Remember when love was measured in blank cassette tapes, and not the number of TikTok likes you received? Ah, the glorious days of the '80s and '90s, when we sacrificed our precious Sony Walkman batteries to create the perfect mix tape. If you wanted to woo someone, you needed mad dubbing skills and the ability to catch “I Will Always Love You” on the radio—because, boy, hitting record on your double-decker tape deck was like trying to bunker down during a nuclear scare, praying that your mom wouldn’t burst in demanding to know why the house sounded like it was auditioning for a bad sitcom.

Fast forward to today, where playlists are more abundant than the hairspray we used to create those majestic 80s bangs. Now everyone just hits “shuffle” on Spotify and claims they’re presenting an “emotional soundscape” of their innermost feelings. Pfft.
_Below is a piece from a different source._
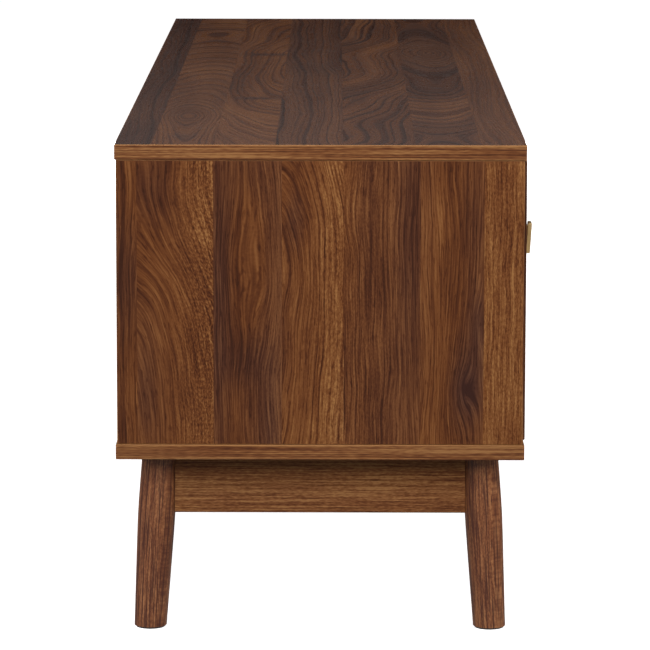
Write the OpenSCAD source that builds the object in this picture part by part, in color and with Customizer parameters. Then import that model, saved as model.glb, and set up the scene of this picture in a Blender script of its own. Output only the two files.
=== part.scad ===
// Low television stand: a laminated board cabinet with two hinged doors and an open
// middle bay, standing on four turned, splayed legs joined by aprons and rails.
// The front faces -Y and the length lies along X. The floor is at z = 0.

/* [Overall size] */
// Length of the top, left to right
body_l = 1500; // [1100:10:2000]
// Depth of the top, front to back
body_d = 400; // [320:5:520]
// Height from the floor to the top surface
body_h = 485; // [400:5:640]
// Height from the floor to the underside of the cabinet
leg_h = 175; // [130:5:240]

/* [Boards] */
// Thickness of the cabinet boards
board_t = 15; // [12:0.5:20]
// Rounding of the banded board edges
edge_r = 1; // [0.5:0.1:1.5]
// How far a side panel stands in from the end of the top
end_inset = 1; // [0:0.5:4]
// How far the uprights stand in from the front of the top
front_inset = 2; // [1:0.5:6]
// How far the side panels stand in from the back of the top
back_inset = 1.5; // [0:0.5:4]
// Clear width of the open middle bay
centre_bay_w = 480; // [320:5:640]

/* [Back panel] */
// Thickness of the hardboard back
back_t = 3; // [2.5:0.5:6]
// Distance of the back's groove from the rear edge of a side panel
groove_inset = 8; // [6:1:20]
// Depth of the grooves that hold the back
groove_depth = 5; // [3:0.5:7]
// Free play of the back in its grooves
groove_play = 0.2; // [0.1:0.1:0.5]
// Diameter of the cable holes in the back
cable_hole_d = 50; // [35:1:70]
// Distance of a cable hole's middle from the top or the floor of the cabinet
cable_hole_edge = 66; // [50:1:90]

/* [Shelves] */
// Distance of the cupboard shelves' front edge from the front of the top
shelf_setback = 42; // [36:1:90]
// Distance of the middle shelf's front edge from the front of the top
centre_shelf_setback = 12; // [5:1:60]
// Free play at each end of a shelf
shelf_play = 0.75; // [0.5:0.25:2]
// Diameter of the shelf pins
shelf_pin_d = 5; // [4:0.5:6]
// Depth of the shelf pin holes
pin_hole_depth = 7; // [4:0.5:7]
// Distance between neighbouring shelf pin holes
pin_pitch = 32; // [25:1:40]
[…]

Back in the day, we had to work for our earworms! We would take the time to handwrite charmingly awkward notes to accompany our tapes. I would carefully craft a small essay claiming that our love had the potential to be as everlasting as the lyrics of “Endless Love.” Little did I know that, much like my cassette collection, our youthful crushes would eventually turn into faded memories or awkward Facebook stalking sessions.

Let’s talk about the delicate art of choosing the songs. Each track was a bold statement about what you felt and, more importantly, how many times your friend bartered for a copy of “Ice Ice Baby.” It was a treacherous task involving intense deliberation, timed pauses (we did not want extra noise after the last note), and a desperate race against the tape length. If your favorite song was too long? Sorry, Carly Simon, but “You’re So Vain” might just have to be cut shorter than my pair of JNCO jeans because “Livin’ on a Prayer” was the real MVP of romance.

Now, we live in an era where the concept of the mix tape is merely a sad footnote in history, somewhere between cassette rewinds and rotary phones. I mean, truly, who could have imagined that we’d go from crafting physical expressions of our emotions to merely sharing a link via text? To quote the wise philosopher, my mom, “This just isn’t how it used to be.” So, as we plunge head-first into this streaming abyss, let’s raise a glass of Tang (preferably neon-orange) to the innocent days of the mix tape, where love was personal, songs were picked with sweaty palms, and at least one of us was bound for an awkward encounter at the roller rink. May we all embrace the nostalgia…and the complete lack of social media engagement. Cheers!